The results have been striking: despite favourable tariff treatment, Australian coal exports were down nearly 30 per cent last year.

New Zealand similarly cheered a free-trade agreement that will wipe out dairy tariffs by 2019. But that deal also included "safeguards" that, until 2024, bring back tariffs once exports have reached a certain quota volume. New Zealand farmers have complained that the safeguard levels were set too low, and have also accused China of product stockpiling that has eviscerated prices in recent years.

Some 85 per cent of New Zealand farms are now losing money, even as China's domestic dairy production quickly rises.

The United States has struggled to find common ground even on the wording of a much less ambitious deal, a bilateral investment treaty. Last week, U.S. Trade Representative Michael Froman said the most recent Chinese offer remained "a fair distance away from being acceptable."

Canada does not, however, need a sweeping free-trade deal to give companies and industries a hand up in China. It can instead pursue smaller, individual measures.

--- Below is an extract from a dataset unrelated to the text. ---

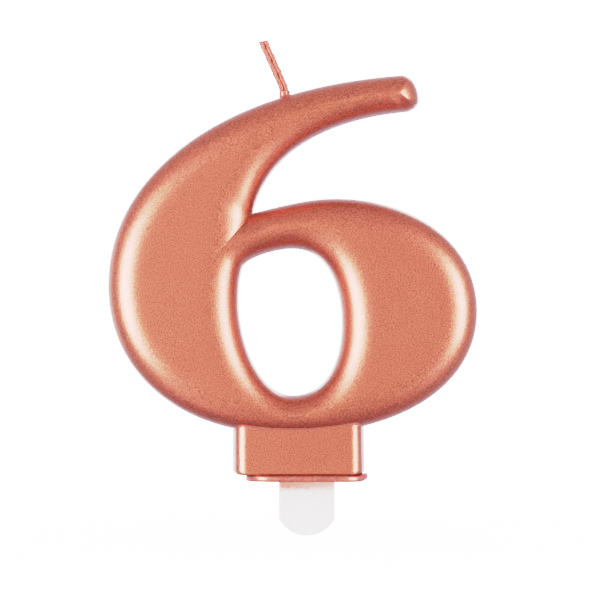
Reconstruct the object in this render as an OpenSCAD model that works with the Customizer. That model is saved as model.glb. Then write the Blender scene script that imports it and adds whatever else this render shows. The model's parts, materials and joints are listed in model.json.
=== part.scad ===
// Number birthday candle, a "6": a puffed wax numeral on a base block, with a plastic cake pick and a wick.
// Millimetres. The origin is the centre of the flange's underside, where the candle rests on the cake.
// +X is to the right of the numeral, +Z is up, and the front of the numeral looks along -Y.

/* [Numeral] */
// Height of the numeral, from its lowest point to its top
numeral_h = 60; // [50:1:75]
// Thickness of the numeral between the crowns of its two faces
numeral_t = 12; // [10:0.5:14]
// Distance from the edge at which a face reaches its full height
crown_w = 5.6; // [4:0.1:7]
// Thickness of the flat land along the parting line
land_t = 0.3; // [0.1:0.05:0.5]
// Height of the numeral's lowest point above the cake
numeral_z = 7.8; // [7:0.1:9]

/* [Base block] */
// Width of the block at its foot
block_w = 21.9; // [18:0.1:24]
// Depth of the block, front to back
block_d = 8.2; // [7:0.1:9]
// Height of the block's top, which is inside the numeral
block_top = 10.4; // [10:0.1:11]
// How far the block stands to the left of the flange's centre
block_shift = 1.4; // [0:0.1:2]
// Radius of the block's upright edges
block_edge = 1.4; // [0.8:0.1:1.8]
// Radius of the block's lower corners in the front view
block_corner = 0.9; // [0.4:0.1:1.4]
// Inward draft of each side face towards the front and back
block_draft = 0.6; // [0.2:0.1:0.8]

/* [Cake pick] */
// Length of the flange, left to right
flange_w = 20.4; // [18:0.1:24]
// Depth of the flange, front to back
flange_d = 9.6; // [8.4:0.1:12]
// Thickness of the flange
flange_t = 1.1; // [0.8:0.1:1.6]
// Width of the tongue that goes into the cake
tongue_w = 9.3; // [7:0.1:9.6]
// Thickness of the tongue and of the anchor blade
tongue_t = 1.7; // [1.2:0.1:2.4]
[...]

Ms. Freeland said she has been "personally focused" on gaining better market entry for Canadian canola.

She also sees potential gains for Canadian clean-tech companies, which worry their intellectual property won't be properly protected in China, and the health-care industry, which is struggling to get noticed.

Canadian companies want "China to think of us as a country that can provide solutions in those areas, too," Ms. Freeland said. Canada needs "to start telling the Canadian innovation story. And the health-care opportunities are really about innovation."

Ms. Freeland has advocated courting Chinese trade and she reiterated that stand, saying Canada must prepare for a time "in the not-too-distant future" when the world's most populous nation also becomes its largest economy.

"It is therefore absolutely essential for the government of Canada to be focused on our economic and commercial relationship with China, to be focused on developing closer relationships and connections," she said.

Yet asked about her unwillingness to use the words "free trade," Ms. Freeland offered no comment.

"You can quote what I've said," she replied.